Sauf qu'il n'était pas là comme convenu à 11 heures. Ni à la demie. Je ne m'inquiétais pas vraiment mais ce retard m'intriguait. Mouton n'avait pas l'habitude de me poser un lapin. Je l'ai appelé sur son portable. Pas de réponse. Boîte vocale. j'ai réessayé deux ou trois fois, toujours personne. j'ai fini par m'adresser au libraire. Lui non plus n'avait aucune nouvelle de « son » auteur. Mais il ne s'affolait pas.
— Vous êtes sûr qu'il vous a dit 11 heures ? Il ne va sans doute plus tarder. Les écrivains, vous savez. Ils rencontrent un confrère, ils vont boire un coup et puis ils oublient l'heure.
Un type qui avait de l'expérience. Il savait bien que beaucoup d'écrivains s'esbignent à un moment ou à un autre dans un bistrot pour éviter de poireauter trop longtemps derrière une table à guetter le chaland qui les reluque comme s'ils étaient en vitrine. »

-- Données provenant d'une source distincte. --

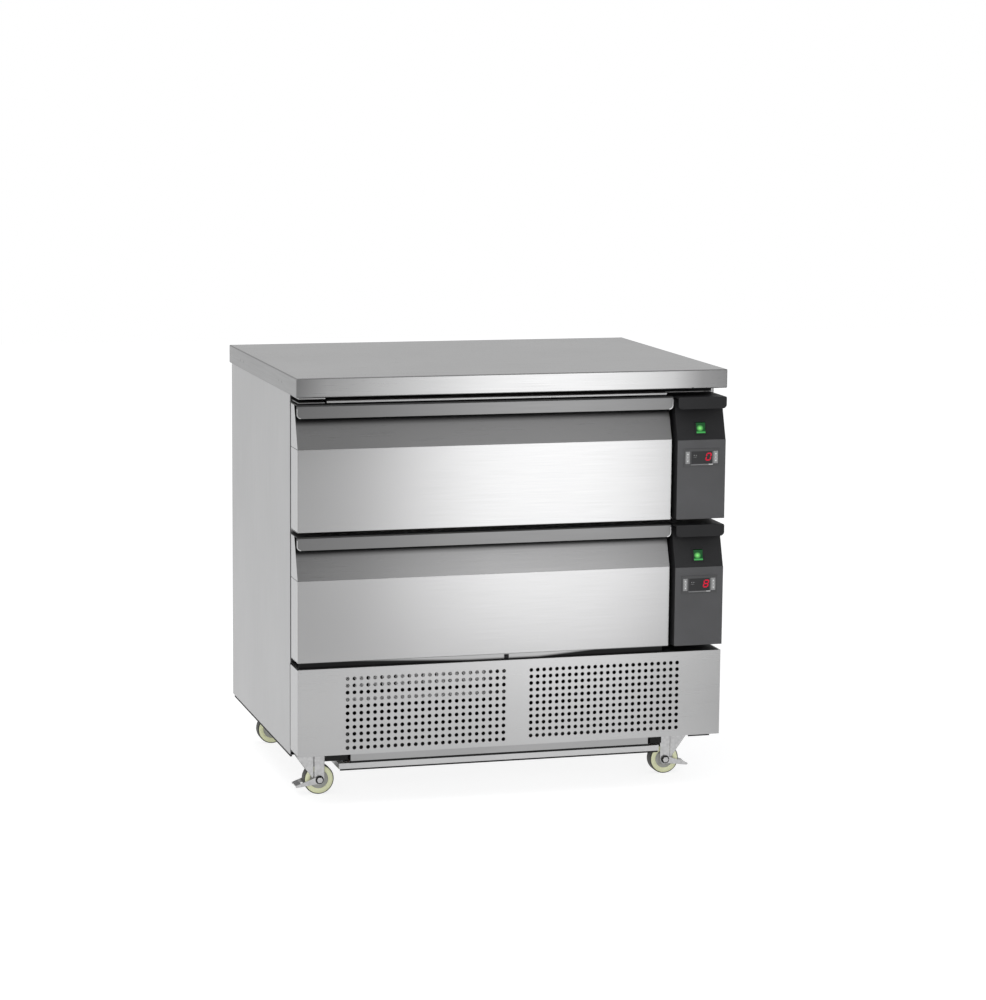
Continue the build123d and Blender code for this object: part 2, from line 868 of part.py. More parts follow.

Voilà, l'intrigue est posée. Mouton a disparu ; toutes les recherches s'avèrent vaines. Même sa femme restée à Paris ne sait rien, la tension monte... je ne vous en dirai pas plus, ..., lisez-la.
Notez, la pointe d'humour sur les anglicismes prononcés à la française. Quelques autres : " il ne portait pas ces manifestations dans son cœur : Ze bigues boucs faires", "les zappi fious" , "Ze chaud meuste go one", " ouane mane chauve" etc.
Le côté festival du point de vue des auteurs m'a plu aussi. On n'en parle jamais vraiment. Même si beaucoup s'éclatent, le plus souvent entre eux mais pas que, n'oublions pas la relation avec les lecteurs, les modérateurs... mais pour beaucoup c'est parfois un calvaire, surtout dans un festival généraliste où vous voyez des queues immenses se former pour votre voisin (Chattam par exemple, même Ellroy) et personne ne regarde votre table... Sur les réseaux sociaux les auteurs évoquent beaucoup plus les relations avec les bénévoles, les organisateurs et les autres auteurs avec lesquels se sont créé des liens solides.
C'est une nouvelle parmi d'autres tout aussi remarquables.